EU und die Flüchtlingskrise:Angst vor den Reizwörtern

  • Vertreter der EU-Staaten bemühen sich derzeit das Scheitern des geplanten Sondertreffens der Innenminister an diesem Dienstag zu verhindern, indem sie Reizwörter wie "verpflichtend" oder "freiwillig" meiden.
  • Derzeit wird beraten wie sich Staaten freikaufen können, die keine verbindliche Anzahl an Flüchtlingen aufnehmen wollen.
  • Neben finanziellen Leistungen sieht eine weitere Idee vor, dass Staaten, die sich für überfordert erklären, ein halbes Jahr Zeit gelassen wird, bevor sie bei der Verteilung mitmachen.

Von Thomas Kirchner, Brüssel

In mehreren Gesprächsrunden haben Vertreter der EU-Staaten am Montag in Brüssel versucht, ein Scheitern des Sondertreffens der Innenminister an diesem Dienstag zu verhindern. Nachdem sich die Minister vergangene Woche vertagt hatten, wollen sie nun endgültig über den Plan der EU-Kommission entscheiden, 120 000 Flüchtlinge aus besonders belasteten Staaten in der Union zu verteilen. Die Bundesregierung unterstützt den Plan; vor allem die vier Visegrád-Staaten Ungarn, Polen, Tschechien und die Slowakei sperren sich aber gegen feste Aufnahmequoten.

Im ungünstigsten Fall müsste eine Mehrheitsentscheidung herbeigeführt werden, die nicht nur den Riss zwischen Ost und West offenbar machen würde.

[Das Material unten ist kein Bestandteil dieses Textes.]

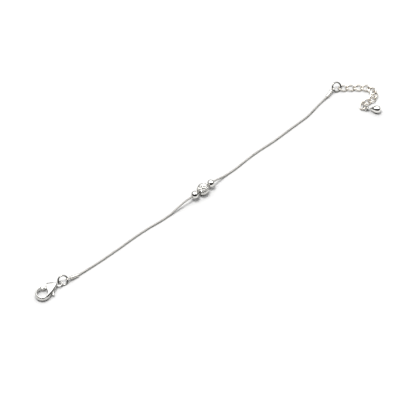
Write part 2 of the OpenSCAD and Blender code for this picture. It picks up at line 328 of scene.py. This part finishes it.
def cut_bead(node):
    """The bead's face is a grid of latitude and turn on its ball. Every second crossing sinks by the cut's
    depth, in a checkerboard, so that each diamond has four slopes that meet at its middle. At each end a
    flat face and a chamfer lead into the hole, whose wall closes the grid. Gives points and their marks."""
    low, high = (np.array(corner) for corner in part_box(node))
    radius, half = (high[2] - low[2]) / 2, (high[0] - low[0]) / 2
    latitude = np.radians(np.linspace(cut_reach, -cut_reach, cut_rows))[:, None]
    turn = (np.arange(cut_columns) * 2 * np.pi / cut_columns)[None, :]
    sunk = (np.arange(cut_rows)[:, None] + np.arange(cut_columns)[None, :]) % 2
    out = radius - cut_depth * sunk
    cuts = np.stack(np.broadcast_arrays(out * np.sin(latitude), out * np.cos(latitude) * np.cos(turn),
                                        out * np.cos(latitude) * np.sin(turn)), axis=-1)
    rim = np.sqrt(radius ** 2 - half ** 2)
    ends = np.array([(half, rim), (half, bead_hole + bead_chamfer), (half - bead_chamfer, bead_hole)])
    rings = [np.stack(np.broadcast_arrays(place, r * np.cos(turn), r * np.sin(turn)), axis=-1)
             for place, r in [*ends[::-1], *(ends * (-1, 1))]]
    grid = np.concatenate([*rings[:len(ends)], cuts, *rings[len(ends):]])
    end_shade_marks = np.full((len(ends), cut_columns), end_shade_mark)
    return (grid.reshape(-1, cut_columns, 3) + (low + high) / 2,
            np.concatenate([end_shade_marks, sunk, end_shade_marks]))


def diamond_faces(rows, columns, marks):
    """Two triangles for each cell of the grid, parted along the diagonal that joins its two high corners."""
    cells = wrapped_faces(rows, columns)
    low_first = marks.ravel()[cells[:, 0]] + marks.ravel()[cells[:, 2]] > 0
    kept = np.where(low_first[:, None], np.roll(cells, 1, axis=1), cells)
    return np.concatenate([kept[:, [0, 1, 2]], kept[:, [0, 2, 3]]])


bead_grid, bead_marks = cut_bead("centre_bead")
bead_faces = diamond_faces(*bead_grid.shape[:2], bead_marks)
bead = new_piece("centre_bead_cut", bead_grid, bead_faces, smooth=False, cut=bead_marks)
# The cut mark paints shade, with some tarnish, into the diamonds' sunk middles, and darker shade on the flat
# ends
cut_silver = plated("cut_silver_plate", cut_bright, cut_dark, roughness=0.08, mark="cut", mark_share=0.35)
dress(bead, cut_silver)
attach(bead, "anklet")
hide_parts("centre_bead")


# End caps. Short drawn brass tubes, each with a soldered wire loop and the chain's end glued and pinched
# inside. The solids have their true shape, so they stay and take the finish.
cap_bright = (0.72, 0.705, 0.67, 1)
cap_dark = (0.45, 0.39, 0.31, 1)

cap_silver = plated("cap_silver_plate", cap_bright, cap_dark, roughness=0.12, cloud=0.4)
for node in ("clasp_end_cap", "extender_end_cap"):
    dress(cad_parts[node], cap_silver)


# Jump rings. Round brass wire wound on a rod, sawn into rings, plated and closed so tightly that the cut
# doesn't show. One holds the clasp, one the curb chain and a small one the drop.
ring_bright = (0.3, 0.295, 0.28, 1)
ring_dark = (0.16, 0.14, 0.12, 1)

ring_silver = plated("ring_silver_plate", ring_bright, ring_dark, roughness=0.2, cloud=0.4)
for node in ("clasp_ring", "extender_ring", "drop_ring"):
    dress(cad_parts[node], ring_silver)


# Clasp. The body and its lever are cast in brass, tumbled until every edge is round, and plated. The lever
# turns on a rivet through the head.
merge_distance = 0.001 * mm
tumble_cell = 0.07 * mm
# How often the cells are smoothed: the lever is smaller and comes out rounder
body_rounds = 6
lever_rounds = 18
clasp_bright = (0.6, 0.595, 0.575, 1)
clasp_dark = (0.3, 0.26, 0.21, 1)

clasp_silver = plated("cast_silver_plate", clasp_bright, clasp_dark, roughness=0.08, cloud=0.35)


def tumbled(node, rounds):
    """The node's solid after tumbling: a merged copy is rebuilt in even cells, in millimetres, and smoothed
    so many times."""
    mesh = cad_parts[node].data.copy()
    solid = bmesh.new()
    solid.from_mesh(mesh)
    bmesh.ops.remove_doubles(solid, verts=solid.verts, dist=merge_distance)
    solid.to_mesh(mesh)
    solid.free()
    mesh.transform(Matrix.Scale(1 / mm, 4))
    rough = bpy.data.objects.new(node + "_rough", mesh)
    bpy.context.scene.collection.objects.link(rough)
    cells = rough.modifiers.new("cells", "REMESH")
    cells.mode = "VOXEL"
    cells.voxel_size = tumble_cell / mm
    cells.use_smooth_shade = True
    rounding = rough.modifiers.new("rounding", "SMOOTH")
    rounding.factor = 0.5
    rounding.iterations = rounds
    bpy.context.view_layer.update()
    shaped = bpy.data.meshes.new_from_object(rough.evaluated_get(bpy.context.evaluated_depsgraph_get()))
    bpy.data.objects.remove(rough)
    shaped.transform(Matrix.Scale(mm, 4))
    piece = bpy.data.objects.new(node + "_cast", shaped)
    bpy.context.scene.collection.objects.link(piece)
    return piece


for node, body, rounds in (("clasp_body", "anklet", body_rounds), ("clasp_lever", "lever", lever_rounds)):
    casting = tumbled(node, rounds)
    dress(casting, clasp_silver)
    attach(casting, body)
    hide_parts(node)
dress(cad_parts["clasp_pin"], clasp_silver)


# Curb links. Ovals of round brass wire, twisted a little so that the chain lies flat, closed and plated
# after they are linked, which leaves them a shade warmer than the castings.
link_count = 9
link_wire = 0.335 * mm
link_twist = 0.55 * mm
# How far the round wire stays within the solid's reach
link_ease = 0.01 * mm
link_steps = 72
wire_sides = 14
# The higher this is, the closer the tarnish and painted shade keep to the middle of a link's two bends
bend_sharpness = 8
link_bright = (0.68, 0.645, 0.585, 1)
link_dark = (0.42, 0.35, 0.27, 1)

# The bend mark paints shade, with some tarnish, where each link's two ends hold its neighbours
link_silver = plated("link_silver_plate", link_bright, link_dark, roughness=0.32, cloud=0.4,
                     mark="bend", mark_share=0.3)


def wire_along(path, up, radius, sides):
    """Round wire on a closed path: at each point a circle across the path, starting square to up."""
    along = unit(np.roll(path, -1, axis=0) - np.roll(path, 1, axis=0))
    across = unit(np.cross(up, along))
    rise = np.cross(along, across)
    turn = np.arange(sides)[None, :, None] * 2 * np.pi / sides
    return path[:, None] + radius * (np.cos(turn) * across[:, None] + np.sin(turn) * rise[:, None])


def curb_link(node):
    """The wire's middle is an oval that rises twice a turn: x is a cosine, y a sine, and z a sine at twice
    the pace. The solid says where the link lies, which way it points, how long and how wide it is. The mark
    is high at the oval's two ends."""
    corners = cad_corners(node)
    middle = corners.mean(axis=0)
    heading = np.linalg.svd(corners[:, :2] - middle[:2])[2][0]
    axes = np.array([(*heading, 0), (-heading[1], heading[0], 0), (0, 0, 1)])
    reach = np.abs((corners - middle) @ axes.T).max(axis=0) - link_wire - link_ease
    turn = np.arange(link_steps) * 2 * np.pi / link_steps
    path = np.stack([reach[0] * np.cos(turn), reach[1] * np.sin(turn),
                     link_twist * np.sin(2 * turn)], axis=1)
    bend = np.abs(np.cos(turn)) ** bend_sharpness
    return wire_along(middle + path @ axes, (0, 0, 1), link_wire, wire_sides), bend


for number in range(1, link_count + 1):
    surface, bend = curb_link(f"link_{number}")
    link = new_piece(f"link_{number}_wire", surface, wrapped_faces(*surface.shape[:2]),
                     bend=np.broadcast_to(bend[:, None], surface.shape[:2]))
    dress(link, link_silver)
    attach(link, "anklet")
    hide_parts(f"link_{number}")


# Drop. A solid brass teardrop, turned and polished to a mirror, with a loop of thin wire soldered to its
# tip, which hangs it on the small ring.
drop_diameter = 3.88 * mm
drop_length = 6.0 * mm
drop_fullness = 1.1
drop_rows = 72
drop_sides = 64
# The outline starts just behind the tip, inside the loop's wire, and ends in a tiny flat at the tail
first_share, last_share = 0.03, 0.995
loop_reach = 0.7 * mm
loop_wire = 0.25 * mm
loop_steps = 48
# The solid's corners within this many loop radii of its end belong to the loop
loop_depth = 1.6
drop_bright = (0.8, 0.79, 0.76, 1)
drop_dark = (0.55, 0.53, 0.48, 1)

drop_silver = plated("drop_silver_plate", drop_bright, drop_dark, roughness=0.035, cloud=0.15, lines=0.02)


def drop_profile():
    """Half the teardrop's outline. Its width is the sine of a half turn from tip to tail, times a power of
    the sine of a quarter turn, which moves the bulb towards the tail. Rows crowd at both ends, as 1 less the
    cosine of the half turn."""
    share = np.linspace(first_share, last_share, drop_rows)
    width = np.sin(np.pi * share) * np.sin(np.pi / 2 * share) ** drop_fullness
    place = drop_length * (1 - np.cos(np.pi * share)) / 2
    return np.stack([place, drop_diameter / 2 * width / width.max()], axis=1)


def lie_of_drop(node):
    """The loop's middle, the drop's axis and the loop's flat side: the axis is the way in which the solid's
    corners spread most, away from the loop, and the loop's flat side that in which its own spread least."""
    corners = cad_corners(node)
    middle = corners.mean(axis=0)
    axis = np.linalg.svd(corners - middle, full_matrices=False)[2][0]
    reach = (corners - middle) @ axis
    out = np.linalg.norm(corners - middle - reach[:, None] * axis, axis=1)
    axis = axis if reach[out.argmax()] > 0 else -axis
    reach = (corners - middle) @ axis
    loop = corners[reach < reach.min() + loop_depth * loop_reach]
    flat = np.linalg.svd(loop - loop.mean(axis=0), full_matrices=False)[2][2]
    flat = unit(flat - flat @ axis * axis)
    return middle + (reach.min() + loop_reach + loop_wire) * axis, axis, flat


loop_middle, drop_axis, loop_flat = lie_of_drop("drop")
drop_tip = loop_middle + (loop_reach - loop_wire / 2) * drop_axis
drop_surface = turned(drop_tip, drop_axis, drop_profile(), drop_sides)
turn = (np.arange(loop_steps) * 2 * np.pi / loop_steps)[:, None]
loop_side = np.cross(loop_flat, drop_axis)
loop_path = loop_middle + loop_reach * (np.cos(turn) * drop_axis + np.sin(turn) * loop_side)
loop_surface = wire_along(loop_path, loop_flat, loop_wire, wire_sides)
drop_points = drop_rows * drop_sides
tip_face = range(drop_sides)
tail_face = range(drop_points - 1, drop_points - drop_sides - 1, -1)
drop_faces = [*wrapped_faces(drop_rows, drop_sides, close_rows=False)[:, ::-1], tip_face, tail_face,
              *(wrapped_faces(*loop_surface.shape[:2]) + drop_points)]
all_points = np.concatenate([drop_surface.reshape(-1, 3), loop_surface.reshape(-1, 3)])
drop = new_piece("drop_polished", all_points, drop_faces)
dress(drop, drop_silver)
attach(drop, "anklet")
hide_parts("drop")


# Table, light and camera. A white table top under a wide white ceiling of soft light, with a soft lamp
# almost overhead. The far wall is dim, and the side that the camera looks from is dark, which polished
# metal shows as a dark lens shape.
table_half = 3.0
table_colour = (0.52, 0.52, 0.518, 1)
table_roughness = 0.9
# The camera's turn from -Y towards +X and its height over the table, in degrees
view_turn = -41.33
view_height = 55.0
view_distance = 0.8
view_middle = Vector((-0.00912, -0.00175, 0))
near_clip = 0.01
lens = 141.3
sensor = 36.0
ceiling_light = 2.4
# Sine of the height over the horizon where the ceiling starts, and where it is fully lit
ceiling_foot = 0.5
ceiling_full = 0.6
far_wall_light = 0.12
# Dark where a ray's height is under dark_reach plus dark_rise times its run to the camera's side
dark_reach = 0.42
dark_rise = 1.5
dark_soft = 0.06
dark_side_light = 0.012
key_power = 7.0
key_size = 0.3
# Turn from the camera's side, height and distance of the lamp
key_turn = 240
key_height = 78
key_distance = 0.9


def towards(turn_degrees, height_degrees):
    """The direction to something at that turn from -Y towards +X, and that height over the table."""
    turned_by, height = np.radians((turn_degrees, height_degrees))
    return Vector((np.sin(turned_by) * np.cos(height), -np.cos(turned_by) * np.cos(height), np.sin(height)))


def grey(level):
    """A grey of that brightness."""
    return level, level, level, 1


table_corners = table_half * np.array([(-1, -1, 0), (1, -1, 0), (1, 1, 0), (-1, 1, 0)])
table = new_piece("table", table_corners, [(0, 1, 2, 3)])
table_white = Finish(bpy.data.materials.new("table_white"))
table_white.feed(table_white.tree.nodes["Principled BSDF"], {
    "Base Color": table_colour, "Roughness": table_roughness, "Specular IOR Level": 0.0})
dress(table, table_white.owner)

ceiling = Finish(bpy.data.worlds.new("ceiling"))
bpy.context.scene.world = ceiling.owner
ray = ceiling.node("ShaderNodeTexCoord", {}, {}, output="Generated")


def part_along(direction):
    """How much of the ray runs along a direction."""
    return ceiling.node("ShaderNodeVectorMath", {"operation": "DOT_PRODUCT"}, {0: ray, 1: direction},
                        output="Value")


height = part_along((0, 0, 1))
edge = height - part_along(towards(view_turn, 0)) * dark_rise - dark_reach
lit_share = ceiling.clear_step(height, ceiling_foot, ceiling_full)
far_side = ceiling.blend(lit_share, grey(far_wall_light), grey(1))
out_of_dark = ceiling.clear_step(edge, -dark_soft, dark_soft)
ceiling.feed(ceiling.tree.nodes["Background"], {
    "Color": ceiling.blend(out_of_dark, grey(dark_side_light), far_side),
    "Strength": ceiling_light})

key = bpy.data.objects.new("key_light", bpy.data.lights.new("key_light", "AREA"))
key.data.size = key_size
key.data.energy = key_power
key.location = towards(view_turn + key_turn, key_height) * key_distance
key.rotation_euler = (-key.location).to_track_quat("-Z", "Y").to_euler()
bpy.context.scene.collection.objects.link(key)

camera = bpy.data.objects.new("camera", bpy.data.cameras.new("camera"))
camera.data.sensor_width = sensor
camera.data.lens = lens
camera.data.clip_start = near_clip
camera.location = view_middle + view_distance * towards(view_turn, view_height)
camera.rotation_euler = (view_middle - camera.location).to_track_quat("-Z", "Y").to_euler()
bpy.context.scene.collection.objects.link(camera)
bpy.context.scene.camera = camera
bpy.context.scene.view_settings.view_transform = "Standard"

Die politische Krise, die daraus entstehen könnte, wäre auch eine schwere Belastung für den Sondergipfel der Staats- und Regierungschefs am Mittwoch.

Die luxemburgische Ratspräsidentschaft sucht daher nach einem für alle erträglichen Kompromiss. An erster Stelle geht es darum, Reizwörter wie "verpflichtend" oder "freiwillig" zu vermeiden. Das Treffen in der vergangenen Woche war am Wunsch Polens gescheitert, nur "freiwillig" mitzumachen. Entscheidend sei, dass die Zahl 120 000 erreicht werde und dass der Mechanismus funktioniere, hieß es in Diplomatenkreisen. Alles andere stelle eine "künstliche Debatte" dar. Offenbar kann auch die Bundesregierung inzwischen mit einer Lösung leben, bei der den Ländern eine Anzahl Flüchtlinge zugeteilt wird, ohne dass von Quoten oder Prozentzahlen die Rede ist, an die sich die Osteuropäer gebunden fühlen würden.

Umstritten bleibt, ob und wie sich Staaten freikaufen können

Umstritten bleibt, ob und wie sich Staaten freikaufen können. Bisher war eine Summe von bis zu 0,002 Prozent der Wirtschaftsleistung im Gespräch. Ein neuer Vorschlag sieht 6500 Euro pro nicht aufgenommenem Flüchtling vor. Weil das nicht viel wäre, schlagen einige vor, sich von höchstens einem Drittel der zugeteilten Migranten entledigen zu können. Besonders strittig ist, ob dies ohne Weiteres oder nur nach Katastrophen oder Ähnlichem möglich wäre. Gemäß einer weiteren Idee soll Staaten, die sich für überfordert erklären, ein halbes Jahr Zeit gelassen werden, bevor sie bei der Verteilung mitmachen.

Ungarn will auf keinen Fall mitmachen, weshalb auch noch offen ist, was mit den 54 000 Flüchtlingen geschieht, die von dort verteilt werden sollten. Davon könnten Griechenland und Italien profitieren, vielleicht aber auch Länder wie Slowenien oder Kroatien, die von der Krise nun ebenfalls betroffen sind. Auch wenn allen in Brüssel bewusst ist, dass die Umverteilung von 120 000 Flüchtlingen die Krise nicht lösen wird, steht ein permanenter Verteilungsmechanismus, wie ihn die Kommission fordert, derzeit nicht mehr zur Debatte. Es sei auch so schon alles schwierig genug, hieß es.